### GOAL OF THE EXERCISE
Comb the records below for the string "this" and copy each line where it turns up.

### DATA TO PROCESS
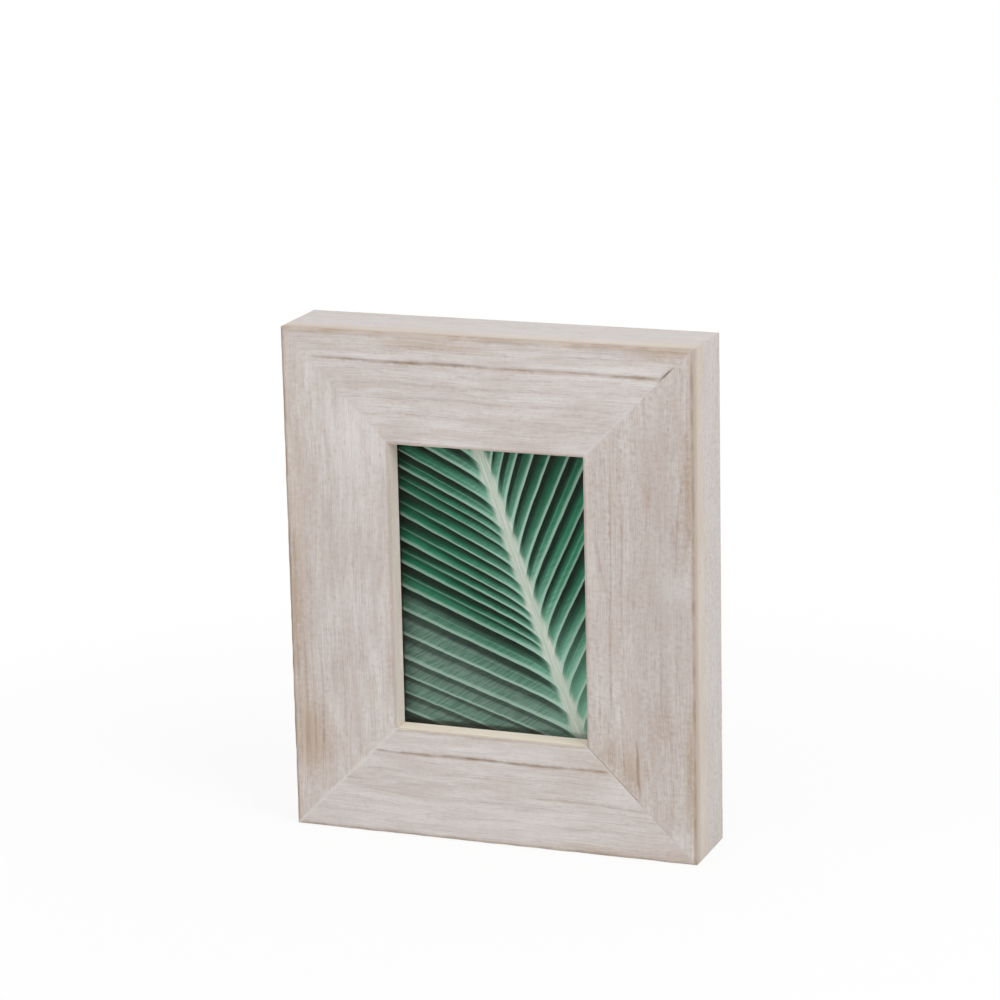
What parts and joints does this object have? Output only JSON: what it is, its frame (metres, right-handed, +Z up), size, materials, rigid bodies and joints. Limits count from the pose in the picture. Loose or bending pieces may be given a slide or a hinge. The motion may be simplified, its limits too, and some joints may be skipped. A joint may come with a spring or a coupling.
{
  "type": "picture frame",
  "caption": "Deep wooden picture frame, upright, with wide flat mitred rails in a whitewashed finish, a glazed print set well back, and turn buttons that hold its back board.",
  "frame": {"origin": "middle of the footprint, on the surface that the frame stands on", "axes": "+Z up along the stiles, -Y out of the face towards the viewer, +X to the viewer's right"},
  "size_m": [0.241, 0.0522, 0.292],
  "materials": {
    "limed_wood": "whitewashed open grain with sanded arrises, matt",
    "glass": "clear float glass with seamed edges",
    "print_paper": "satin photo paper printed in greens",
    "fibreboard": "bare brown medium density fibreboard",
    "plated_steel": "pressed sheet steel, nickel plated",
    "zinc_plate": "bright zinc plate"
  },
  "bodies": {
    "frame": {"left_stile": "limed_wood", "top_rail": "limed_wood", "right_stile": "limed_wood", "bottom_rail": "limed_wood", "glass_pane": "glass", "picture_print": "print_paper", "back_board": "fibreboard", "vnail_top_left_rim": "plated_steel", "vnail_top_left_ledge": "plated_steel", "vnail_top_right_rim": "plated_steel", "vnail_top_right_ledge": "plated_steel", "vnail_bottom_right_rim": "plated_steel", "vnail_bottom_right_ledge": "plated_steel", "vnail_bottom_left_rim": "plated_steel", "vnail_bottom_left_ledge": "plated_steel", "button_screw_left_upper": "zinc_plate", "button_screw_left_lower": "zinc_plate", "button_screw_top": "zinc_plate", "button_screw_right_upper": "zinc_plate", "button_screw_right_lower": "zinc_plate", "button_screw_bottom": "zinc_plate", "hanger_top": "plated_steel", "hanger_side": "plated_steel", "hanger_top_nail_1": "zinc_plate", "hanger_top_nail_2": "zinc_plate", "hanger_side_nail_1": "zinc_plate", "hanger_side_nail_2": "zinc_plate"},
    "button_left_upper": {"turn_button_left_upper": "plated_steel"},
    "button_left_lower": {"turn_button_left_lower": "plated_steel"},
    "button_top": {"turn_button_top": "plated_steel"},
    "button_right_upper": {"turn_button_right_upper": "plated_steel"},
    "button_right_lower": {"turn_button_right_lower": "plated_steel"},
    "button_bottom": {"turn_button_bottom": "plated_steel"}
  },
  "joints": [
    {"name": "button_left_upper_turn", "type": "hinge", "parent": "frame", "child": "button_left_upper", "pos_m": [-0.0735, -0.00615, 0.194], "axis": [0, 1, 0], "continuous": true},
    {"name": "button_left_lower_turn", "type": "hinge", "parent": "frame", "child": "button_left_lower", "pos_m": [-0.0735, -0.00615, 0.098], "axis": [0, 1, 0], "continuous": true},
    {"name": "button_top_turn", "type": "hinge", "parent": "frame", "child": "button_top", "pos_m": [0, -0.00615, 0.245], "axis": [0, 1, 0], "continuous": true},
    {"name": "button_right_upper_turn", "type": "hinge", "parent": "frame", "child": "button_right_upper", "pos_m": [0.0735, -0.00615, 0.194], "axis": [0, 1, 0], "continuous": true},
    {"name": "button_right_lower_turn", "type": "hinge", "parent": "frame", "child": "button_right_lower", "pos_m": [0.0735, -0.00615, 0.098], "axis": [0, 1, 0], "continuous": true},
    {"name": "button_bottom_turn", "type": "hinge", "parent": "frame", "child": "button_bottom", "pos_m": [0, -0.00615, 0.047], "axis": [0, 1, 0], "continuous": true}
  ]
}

---

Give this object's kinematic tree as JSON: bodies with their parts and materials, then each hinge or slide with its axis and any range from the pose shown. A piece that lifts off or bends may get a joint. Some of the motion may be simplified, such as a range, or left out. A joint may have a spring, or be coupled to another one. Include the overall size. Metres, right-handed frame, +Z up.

### THE ANSWER
What parts and joints does this object have? Output only JSON: what it is, its frame (metres, right-handed, +Z up), size, materials, rigid bodies and joints. Limits count from the pose in the picture. Loose or bending pieces may be given a slide or a hinge. The motion may be simplified, its limits too, and some joints may be skipped. A joint may come with a spring or a coupling.
Give this object's kinematic tree as JSON: bodies with their parts and materials, then each hinge or slide with its axis and any range from the pose shown. A piece that lifts off or bends may get a joint. Some of the motion may be simplified, such as a range, or left out. A joint may have a spring, or be coupled to another one. Include the overall size. Metres, right-handed frame, +Z up.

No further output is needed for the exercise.